In Yemen, attempts are still being made for a national dialogue and
reconciliation involving multiple stakeholders. “It is clear that the process
of Arab transformation will need decades to mature and that its success is by
no means guaranteed,” says Marwan Muasher, vice president for studies at the
Carnegie Endowment for International Peace, the oldest international affairs
think tank in the United States. Muasher’s prognosis for some of the countries
affected by the Arab Spring is not encouraging. According to him, Egypt, which
can be expected to hold a referendum on a new constitution in addition to
presidential and parliamentary elections in 2014, “is not out of the woods
yet.” He sounds a warning for the Arab monarchies who have not succeeded in
tackling the underlying political, economic, and social challenges their
nations face. “Jordan will continue to feel that it has successfully ridden the
wave of Arab transitions without seriously addressing some of the key economic
and political challenges facing the country. And it will probably get away with
it, at least for now,” notes Muasher, who served as Jordan’s deputy prime
minister from 2004 to 2005 and foreign minister from 2002 to 2004.
At the same time, the Aam Aadmi Party’s ascension to the
front and centre of the political landscape and discourse is instructive for a
proud democracy such as India. We are seeing Kejriwal’s fourth avatar, this
time as a politician, after the engineer-turned-bureaucrat quit government
service to launch a non-government organisation (NGO.) He was in every sense of
the word an antithesis to the reticent and self-effacing Prime Minister
Manmohan Singh, who for many had come to symbolise some if not everything that
was wrong with the government and governance. By any reckoning, the recently
concluded elections in Delhi that catapulted the Aam Aadmi Party to centrestage
had to be among the most secular electoral contests in recent memory because it
was fought on the twin issues of corruption and good governance, and these are
as secular an issue as secular gets. The usual considerations of caste, sect or
religion were trumped by the near universal outrage against corruption.
Contrast this with many of the countries affected by the Arab Spring which
descended into sectarianism, majoritarianism or plain terrorism; where people
still yearn for the rule of law and many of the personal freedoms and human
rights that many around the world take for granted.
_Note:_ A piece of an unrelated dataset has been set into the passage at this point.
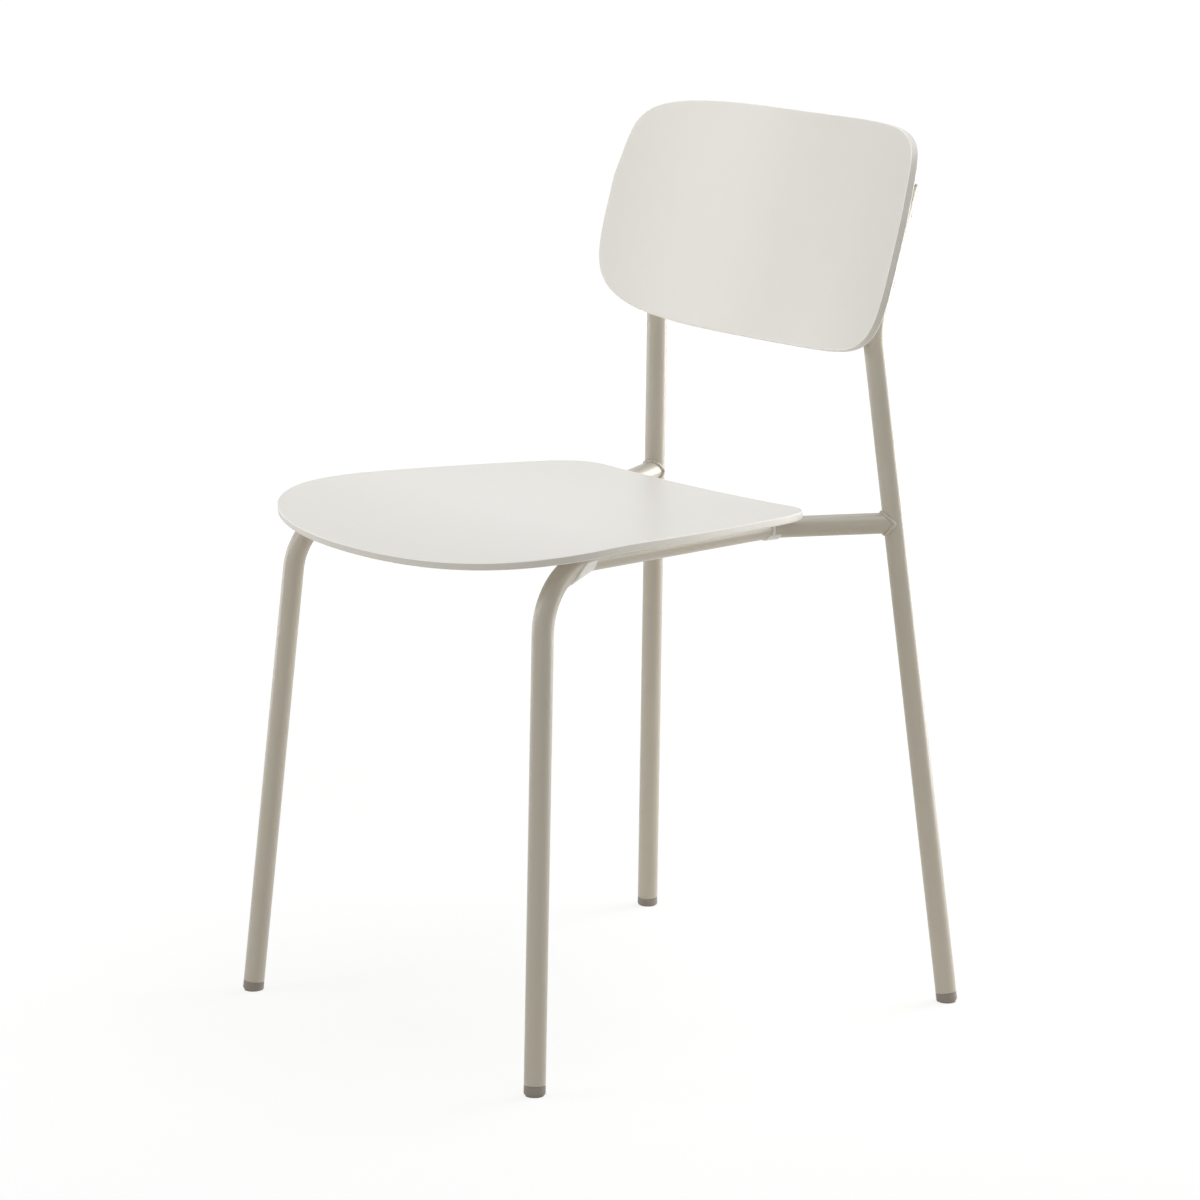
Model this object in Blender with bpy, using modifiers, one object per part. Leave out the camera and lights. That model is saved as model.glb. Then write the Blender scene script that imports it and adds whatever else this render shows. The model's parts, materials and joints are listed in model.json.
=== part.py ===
"""Stacking chair: a bent tube frame with a moulded plywood seat and back.

The chair faces -Y, its own left side is +X, and it stands on Z = 0. Sizes are in metres.
"""

import math

import bmesh
import bpy
from mathutils import Matrix, Vector

# Tubes
TUBE_RADIUS = 0.0095
TUBE_WALL = 0.0016
TUBE_BEVEL_RESOLUTION = 4
TUBE_SIDES = 4 + 2 * TUBE_BEVEL_RESOLUTION
CROSSBAR_RADIUS = 0.0065
CROSSBAR_WALL = 0.0015

# Side frame: the front leg bends back into the seat rail, which kinks out to the upright
FRONT_FOOT_X, FRONT_FOOT_Y = 0.210, -0.232
RAIL_FRONT_X, RAIL_FRONT_Y, RAIL_FRONT_Z = 0.1785, -0.196, 0.4510
KINK_X, KINK_Y = 0.118, 0.110
RAIL_REAR_Z = 0.440
FRONT_BEND_RADIUS = 0.060
KINK_BEND_RADIUS = 0.050

# Upright: the rear leg runs straight up past the seat, then bends back behind the back panel
REAR_FOOT_X, REAR_FOOT_Y = 0.216, 0.239
UPRIGHT_BEND_X, UPRIGHT_BEND_Y, UPRIGHT_BEND_Z = 0.151, 0.197, 0.6155
UPRIGHT_TOP_X, UPRIGHT_TOP_Y, UPRIGHT_TOP_Z = 0.155, 0.2347, 0.7414
UPRIGHT_BEND_RADIUS = 0.085

# Seat panel
SEAT_THICKNESS = 0.007
SEAT_FRONT_Y = -0.2635
SEAT_WIDEST_X, SEAT_WIDEST_Y = 0.210, -0.150
SEAT_SIDE_END_X, SEAT_SIDE_END_Y = 0.185, 0.040
SEAT_REAR_END_X, SEAT_REAR_END_Y = 0.131, 0.121
SEAT_SIDE_ANGLE = math.radians(12.3)
SEAT_FLATTER_THAN_RAIL = 0.015
SEAT_DISH_RADIUS = 4.5
SEAT_ROLL_START_Y = -0.102
SEAT_ROLL_DROP = 0.017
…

The Indian Spring also took
under its wing issues other than corruption, such as crimes against women. The
common man was once again at the forefront of the apolitical, secular protests
following the 16 December 2012 gang rape of a young woman in Delhi. The Indian
Street, similar to the Arab Street, had well and truly begun to take spape. The
unprecedented outrage forced Parliament to pass the Criminal Law (Amendment) Bill
to tighten the legal framework against rape. Women have found the voice to
assert themselves like never before. It has led to the arrest of a magazine
editor on charges of rape and a retired Supreme Court judge finds himself at
the centre of a row over the alleged sexual harassment of a law intern. Having
said that, if the groundswell of opinion in favour of the Aam Aadmi Party in
Delhi extends to even some of the other states of Indian Union and/or the
mandate decisively shifts away from the two blocs led by the Congress and the
BJP to regional parties, then the 2014 parliamentary elections could throw up a
more representative government bringing in its wake certain implications for
the economic and foreign policies of India. Be it 51 per cent foreign direct
investment (FDI) in multi-brand retail; policies vis-à-vis Pakistan, Bangladesh
or Sri Lanka; National Counter Terrorism Centre (NCTC); or setting up of new
nuclear power plants, what cannot be overstated is that devolution of economic
or foreign policies to more stakeholders than what is currently assumed should
not be entirely unwelcome. In a federal structure such as India’s, foreign
policy in particular cannot be practised in a vacuum or in isolation or without
consultations with all stakeholders concerned, including, but not limited to,
the states, particularly those that share contiguous borders with neighbouring
countries and/or share ethnic, linguistic, cultural or geographical affinities
with them. A foreign policy drawn up in the corridors of the South Block in New
Delhi may have served India well in all these decades but contemporary
realities dictate that in a federal set-up and in an era of coalition
governments the views of the states are factored in at the time of formulation
of a foreign policy. The democratisation of policy-making and the salience of
the states in shaping it cannot be continued to be treated as an exception; and
the sooner New Delhi gets used to executing its foreign and domestic policies
in a coalition with sometimes competing political interests, the better it will
be for all the stakeholders concerned.
At the time of writing, protests reminiscent of the Arab
Spring are happening in Thailand, where at least four have died so far, and
Ukraine. The international community could draw the right lessons from the
Indian Spring, which spawned the rise of the Aam Aadmi Party. It has stirred
even a 128-year-old party such as the Congress from its complacency and put
others on notice. The three-time chief minister of Delhi, who had derisively
asked “Who is Arvind Kejriwal? What is [Aam Aadmi Party]?” on election day, got
her answer four days later when the votes were counted and how: Her party had
been trounced and she herself had lost the election from her constituency. All
of which can only mean one thing for political parties and governments
everywhere: Thou shalt not mistreat the common man.